In other words, there are no other forms besides those I have covered. If dualism is true, then of course the soul uses the brain, and judging by your comment below, I don’t think there is any real difference between your concept of the relationship and my own: the soul uses the brain to gather the information it thinks about, and to express/implement those thoughts materially. You have also agreed now that in the afterlife its “operative mode” has to be psychic. Again, no difference. I’m afraid I don’t quite understand your last sentence but again I suspect it means exactly the same as my own concept: the soul observes the material world in life and an immaterial world in the afterlife, and thinks about both, but observes and communicates (converses) by different modes (material and psychic). The only difference I can see between us is your insistence that even though the dualist’s soul is the same in life as in death, in life it depends on the brain for its ability to THINK, but in death it can THINK without the brain. And that is what doesn’t make sense to me.

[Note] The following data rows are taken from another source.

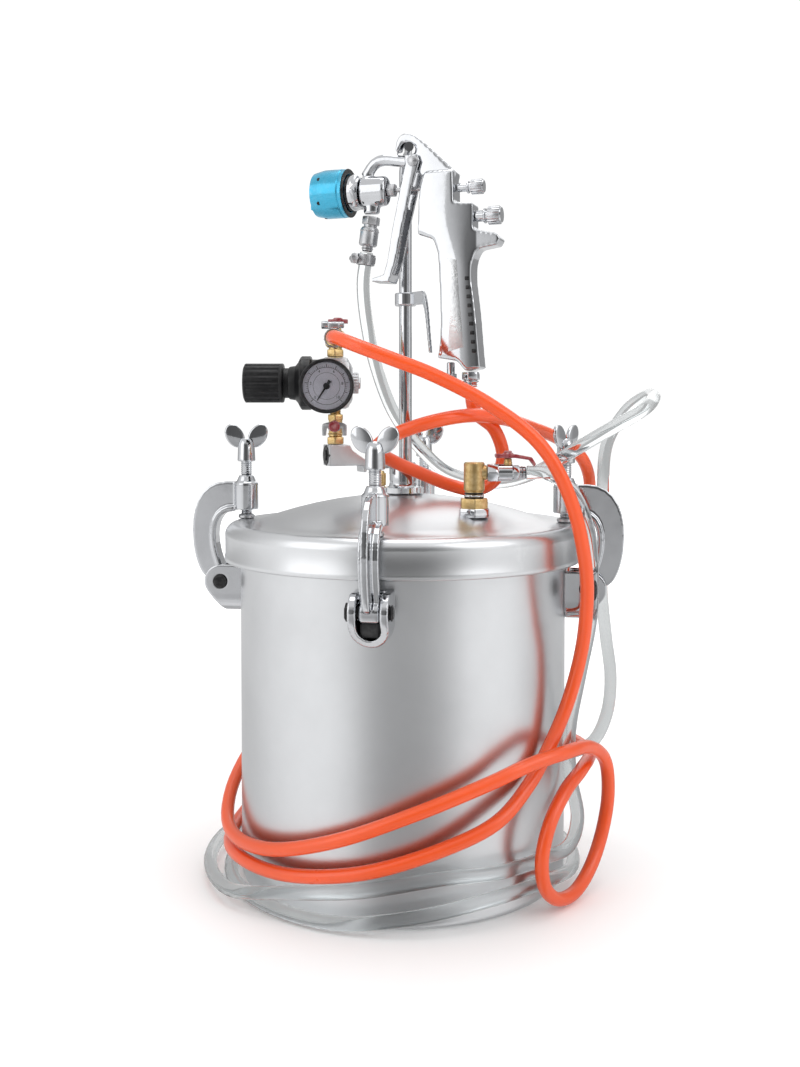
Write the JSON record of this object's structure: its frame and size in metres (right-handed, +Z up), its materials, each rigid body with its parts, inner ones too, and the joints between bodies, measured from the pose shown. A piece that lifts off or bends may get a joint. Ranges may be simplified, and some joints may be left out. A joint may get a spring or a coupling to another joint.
{
  "type": "paint pressure tank",
  "caption": "Lidded pressure tank held by swing clamps, with a regulator, gauge, outlet valve, air and fluid hoses and a spray gun hung on a rod.",
  "frame": {"origin": "centre of the tank's flat base", "axes": "+Z up along the tank axis, X and Y through the four lid clamps, -Y to the front clamp"},
  "size_m": [0.3646, 0.3382, 0.562],
  "materials": {
    "satin_shell": "satin, finely brushed round the axis",
    "chrome": "polished plating with soft wear on the edges",
    "steel": "bright zinc-plated",
    "silver_paint": "fine silver enamel",
    "brass": "lightly tarnished, machined",
    "black_plastic": "moulded, fine grain",
    "rubber": "matt",
    "blue_anodised": "blue anodised, turned",
    "red_handle": "dark red enamel, chipped at the edges",
    "dial": "printed scale",
    "black_paint": "semi-gloss",
    "lens": "clear",
    "orange_hose": "smooth extruded hose",
    "clear_hose": "translucent extruded hose"
  },
  "bodies": {
    "tank": {"tank_body": "satin_shell", "lid_gasket": "rubber", "clamp_bracket_right": "chrome", "clamp_bracket_rear": "chrome", "clamp_bracket_left": "chrome", "clamp_bracket_front": "chrome", "clamp_pin_right": "steel", "clamp_pin_rear": "steel", "clamp_pin_left": "steel", "clamp_pin_front": "steel"},
    "lid": {"lid": "satin_shell", "lid_hub": "chrome", "support_rod": "chrome", "gun_holder": "chrome", "air_arm": "silver_paint", "arm_plug": "black_plastic", "lower_valve": "brass", "regulator_body": "silver_paint", "regulator_bonnet": "black_plastic", "gauge_case": "black_paint", "gauge_dial": "dial", "gauge_lens": "lens", "upper_valve": "brass", "air_hose_clamp": "steel", "outlet_elbow": "brass", "outlet_valve": "chrome", "dip_tube": "steel", "safety_valve": "brass", "gun_body": "chrome", "trigger_pin": "steel", "fluid_needle": "steel", "fluid_nozzle": "chrome", "air_inlet": "chrome", "fluid_inlet": "chrome", "fluid_hose_clamp": "steel", "air_hose": "orange_hose", "fluid_hose": "clear_hose"},
    "clamp_right": {"clamp_arm_right": "chrome"},
    "screw_right": {"wing_screw_right": "chrome", "pressure_pad_right": "steel"},
    "clamp_rear": {"clamp_arm_rear": "chrome"},
    "screw_rear": {"wing_screw_rear": "chrome", "pressure_pad_rear": "steel"},
    "clamp_left": {"clamp_arm_left": "chrome"},
    "screw_left": {"wing_screw_left": "chrome", "pressure_pad_left": "steel"},
    "clamp_front": {"clamp_arm_front": "chrome"},
    "screw_front": {"wing_screw_front": "chrome", "pressure_pad_front": "steel"},
    "outlet_lever": {"outlet_lever": "red_handle"},
    "lower_handle": {"lower_valve_handle": "red_handle"},
    "upper_handle": {"upper_valve_handle": "red_handle"},
    "regulator_knob": {"regulator_knob": "black_plastic"},
    "gauge_needle": {"gauge_needle": "black_paint"},
    "gun_trigger": {"trigger": "chrome"},
    "fan_knob": {"fan_knob": "chrome"},
    "fluid_knob": {"fluid_knob": "chrome"},
    "air_screw": {"air_screw": "chrome"},
    "air_cap_set": {"cap_ring": "blue_anodised", "air_cap": "blue_anodised"}
  },
  "joints": [
    {"name": "lid_lift", "type": "slide", "parent": "tank", "child": "lid", "axis": [0, 0, 1], "range_m": [0, 0.026]},
    {"name": "clamp_swing_right", "type": "hinge", "parent": "tank", "child": "clamp_right", "pos_m": [0.143, 0, 0.222], "axis": [0, 1, 0], "range_deg": [0, 100]},
    {"name": "screw_turn_right", "type": "hinge", "parent": "clamp_right", "child": "screw_right", "pos_m": [0.125, 0, 0.31], "axis": [0, 0, 1], "range_deg": [0, 720]},
    {"name": "clamp_swing_rear", "type": "hinge", "parent": "tank", "child": "clamp_rear", "pos_m": [0, 0.143, 0.222], "axis": [-1, 0, 0], "range_deg": [0, 100]},
    {"name": "screw_turn_rear", "type": "hinge", "parent": "clamp_rear", "child": "screw_rear", "pos_m": [0, 0.125, 0.31], "axis": [0, 0, 1], "range_deg": [0, 720]},
    {"name": "clamp_swing_left", "type": "hinge", "parent": "tank", "child": "clamp_left", "pos_m": [-0.143, 0, 0.222], "axis": [0, -1, 0], "range_deg": [0, 100]},
    {"name": "screw_turn_left", "type": "hinge", "parent": "clamp_left", "child": "screw_left", "pos_m": [-0.125, 0, 0.31], "axis": [0, 0, 1], "range_deg": [0, 720]},
    {"name": "clamp_swing_front", "type": "hinge", "parent": "tank", "child": "clamp_front", "pos_m": [0, -0.143, 0.222], "axis": [1, 0, 0], "range_deg": [0, 100]},
    {"name": "screw_turn_front", "type": "hinge", "parent": "clamp_front", "child": "screw_front", "pos_m": [0, -0.125, 0.31], "axis": [0, 0, 1], "range_deg": [0, 720]},
    {"name": "outlet_lever_turn", "type": "hinge", "parent": "lid", "child": "outlet_lever", "pos_m": [0.08457, -0.05308, 0.322], "axis": [0, 0, 1], "range_deg": [-90, 0]},
    {"name": "lower_handle_turn", "type": "hinge", "parent": "lid", "child": "lower_handle", "pos_m": [-0.04586, -0.0382, 0.344], "axis": [0.1478, -0.989, 0], "range_deg": [0, 90]},
    {"name": "upper_handle_turn", "type": "hinge", "parent": "lid", "child": "upper_handle", "pos_m": [-0.04565, -0.02603, 0.424], "axis": [0, 0, 1], "range_deg": [0, 90]},
    {"name": "pressure_set", "type": "hinge", "parent": "lid", "child": "regulator_knob", "pos_m": [-0.09609, -0.03357, 0.3765], "axis": [0.989, 0.1478, 0], "range_deg": [-720, 720]},
    {"name": "needle_sweep", "type": "hinge", "parent": "lid", "child": "gauge_needle", "pos_m": [-0.0472, -0.05963, 0.3735], "axis": [-0.1478, 0.989, 0], "range_deg": [0, 270]},
    {"name": "trigger_pull", "type": "hinge", "parent": "lid", "child": "gun_trigger", "pos_m": [0.01403, -0.02395, 0.54], "axis": [-0.1994, -0.9799, 0], "range_deg": [0, 10], "stiffness_Nm_per_rad": 0.4, "springref_deg": -4.58},
    {"name": "cap_turn", "type": "hinge", "parent": "lid", "child": "air_cap_set", "pos_m": [-0.05162, -0.01059, 0.521], "axis": [0.9799, -0.1994, 0], "range_deg": [-90, 90]},
    {"name": "fan_set", "type": "hinge", "parent": "lid", "child": "fan_knob", "pos_m": [0.05715, -0.03272, 0.5195], "axis": [0.9799, -0.1994, 0], "range_deg": [-360, 360]},
    {"name": "fluid_set", "type": "hinge", "parent": "lid", "child": "fluid_knob", "pos_m": [0.06989, -0.03531, 0.498], "axis": [0.9799, -0.1994, 0], "range_deg": [-720, 720]},
    {"name": "air_set", "type": "hinge", "parent": "lid", "child": "air_screw", "pos_m": [0.04049, -0.02933, 0.385], "axis": [0, 0, 1], "range_deg": [0, 270]}
  ],
  "couplings": [
    {"joint": "clamp_swing_right", "follows": "lid_lift", "rad_per_m": 64.642},
    {"joint": "clamp_swing_rear", "follows": "lid_lift", "rad_per_m": 64.642},
    {"joint": "clamp_swing_left", "follows": "lid_lift", "rad_per_m": 64.642},
    {"joint": "clamp_swing_front", "follows": "lid_lift", "rad_per_m": 64.642}
  ]
}
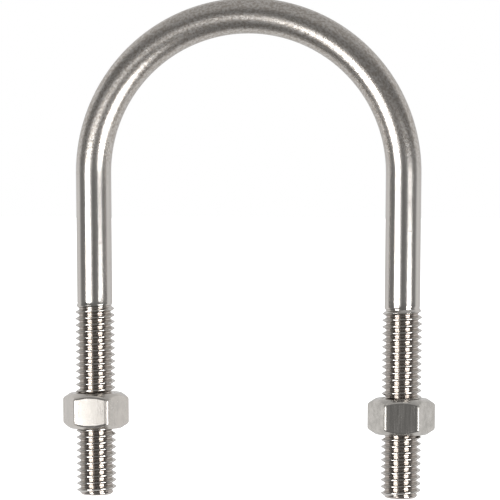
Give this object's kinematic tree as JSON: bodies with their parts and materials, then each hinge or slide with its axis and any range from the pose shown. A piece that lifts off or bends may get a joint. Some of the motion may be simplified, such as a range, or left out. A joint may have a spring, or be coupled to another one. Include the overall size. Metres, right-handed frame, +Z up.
{
  "type": "u-bolt",
  "caption": "Round-bar U-bolt with threaded legs and a hex nut on each leg, for clamping a pipe to a plate or bracket.",
  "frame": {"origin": "the centre of the bend, on the axis of the pipe that the bolt holds", "axes": "+Z is up, towards the crown of the bend, with the legs pointing down; Y runs along the pipe; X runs from the left leg to the right leg"},
  "size_m": [0.0901, 0.015, 0.1194],
  "materials": {
    "rod_steel": "bright stainless steel, lightly polished and faintly grained, with a rolled thread",
    "nut_steel": "bright stainless steel with fine vertical grain on its flats"
  },
  "bodies": {
    "u_bolt": {"u_bolt": "rod_steel"},
    "left_nut": {"left_nut": "nut_steel"},
    "right_nut": {"right_nut": "nut_steel"}
  },
  "joints": [
    {"name": "left_nut_travel", "type": "slide", "parent": "u_bolt", "child": "left_nut", "axis": [-0.0087, 0, 1], "range_m": [-0.01588, 0.01905]},
    {"name": "right_nut_travel", "type": "slide", "parent": "u_bolt", "child": "right_nut", "axis": [0.0087, 0, 1], "range_m": [-0.01429, 0.02064]}
  ]
}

DAVID: When I discuss a brain thinking, it is under the control of the software soul.

dhw: So do you believe that the software soul and the hardware brain BOTH think, but the soul/software makes the final decision, or do you believe that the software soul does the thinking and gives instructions to the hardware brain?

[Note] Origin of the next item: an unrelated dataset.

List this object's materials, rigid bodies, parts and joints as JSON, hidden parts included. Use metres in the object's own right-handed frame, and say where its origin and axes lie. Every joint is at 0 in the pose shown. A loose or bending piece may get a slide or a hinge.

DAVID: I did not say BOTH think. The brain and the soul are two parts of the thinking mechanism in life. The soul uses the brain networks in thought in life.

Good. Then presumably you agree that only the soul thinks. Yes, the thinking part and the information-gathering and implementing part are the two parts. Yes, the soul uses the brain in life. But if the soul thinks and the brain doesn’t think, then it makes no sense to argue that the brain must expand (pre-sapiens) before the soul can think new thoughts! To use your favourite analogy, do you get a new computer before the new software exists, or do you get it when the old one can’t implement the programmes of the new software?

DAVID: And you blithely skip over 150 cc of brain volume loss since sapiens appeared. Sure areas are seen to have enlarged, but overall you skip the 150 cc loss.

dhw: I have offered you an explanation of the loss (see above), and instead of telling us why you object, you say I’ve ignored it!I have also pointed out that there is no evidence of shrinkage in pre-sapiens, but we know that his brain expanded.

DAVID: The fossils are few and far between and at each step there are individual differences. Currently you are correct, that we cannot prove shrinkage at each step, except ours. You try to present that thoughts of desires expands the brain and we see our intense thoughts shrank it. It came 315,000 years ago so complex it didn't need to expand. Your answer is a worry it shouldn't get any bigger for anatomic reasons. On the other hand another 150 cc added would not have been top heavy. Your argument is without basis.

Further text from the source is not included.